◆ Job ◆
Repeat the full listing, word for word.

### Dataset content ###

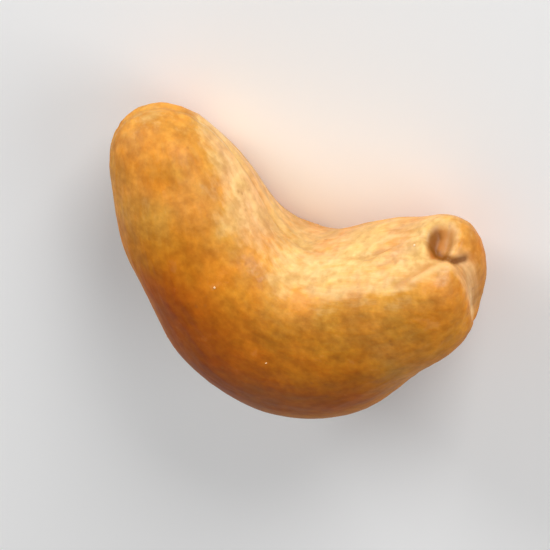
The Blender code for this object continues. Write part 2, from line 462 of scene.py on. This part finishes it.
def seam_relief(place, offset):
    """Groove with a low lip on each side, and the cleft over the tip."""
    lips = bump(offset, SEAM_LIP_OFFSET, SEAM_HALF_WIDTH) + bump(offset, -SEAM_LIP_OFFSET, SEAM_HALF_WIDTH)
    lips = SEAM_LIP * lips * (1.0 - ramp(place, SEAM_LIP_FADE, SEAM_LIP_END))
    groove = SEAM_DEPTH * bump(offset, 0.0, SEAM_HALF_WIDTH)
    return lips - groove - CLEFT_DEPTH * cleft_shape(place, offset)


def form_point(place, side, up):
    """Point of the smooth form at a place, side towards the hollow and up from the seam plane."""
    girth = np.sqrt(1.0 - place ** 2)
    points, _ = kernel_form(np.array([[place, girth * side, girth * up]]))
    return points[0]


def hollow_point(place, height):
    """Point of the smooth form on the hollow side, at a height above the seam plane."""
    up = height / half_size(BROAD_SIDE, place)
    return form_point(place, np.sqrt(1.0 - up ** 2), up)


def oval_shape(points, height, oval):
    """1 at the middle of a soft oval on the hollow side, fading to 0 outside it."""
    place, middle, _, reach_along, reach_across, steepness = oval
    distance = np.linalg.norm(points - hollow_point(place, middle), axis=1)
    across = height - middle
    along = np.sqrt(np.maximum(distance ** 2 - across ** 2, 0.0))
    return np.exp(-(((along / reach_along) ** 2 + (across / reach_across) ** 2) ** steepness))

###

◆ In response ◆
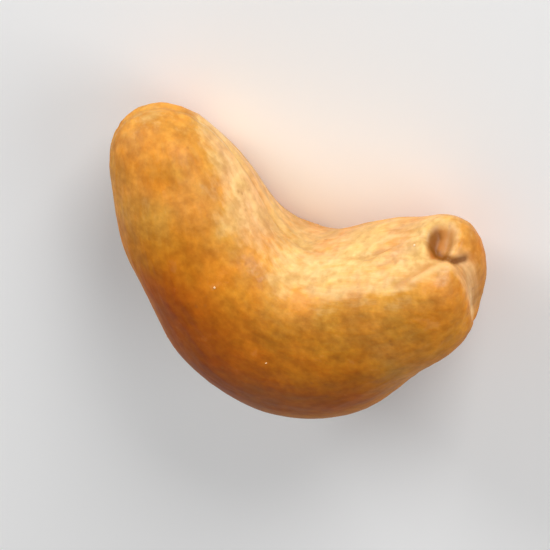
The Blender code for this object continues. Write part 2, from line 462 of scene.py on. This part finishes it.
def seam_relief(place, offset):
    """Groove with a low lip on each side, and the cleft over the tip."""
    lips = bump(offset, SEAM_LIP_OFFSET, SEAM_HALF_WIDTH) + bump(offset, -SEAM_LIP_OFFSET, SEAM_HALF_WIDTH)
    lips = SEAM_LIP * lips * (1.0 - ramp(place, SEAM_LIP_FADE, SEAM_LIP_END))
    groove = SEAM_DEPTH * bump(offset, 0.0, SEAM_HALF_WIDTH)
    return lips - groove - CLEFT_DEPTH * cleft_shape(place, offset)


def form_point(place, side, up):
    """Point of the smooth form at a place, side towards the hollow and up from the seam plane."""
    girth = np.sqrt(1.0 - place ** 2)
    points, _ = kernel_form(np.array([[place, girth * side, girth * up]]))
    return points[0]


def hollow_point(place, height):
    """Point of the smooth form on the hollow side, at a height above the seam plane."""
    up = height / half_size(BROAD_SIDE, place)
    return form_point(place, np.sqrt(1.0 - up ** 2), up)


def oval_shape(points, height, oval):
    """1 at the middle of a soft oval on the hollow side, fading to 0 outside it."""
    place, middle, _, reach_along, reach_across, steepness = oval
    distance = np.linalg.norm(points - hollow_point(place, middle), axis=1)
    across = height - middle
    along = np.sqrt(np.maximum(distance ** 2 - across ** 2, 0.0))
    return np.exp(-(((along / reach_along) ** 2 + (across / reach_across) ** 2) ** steepness))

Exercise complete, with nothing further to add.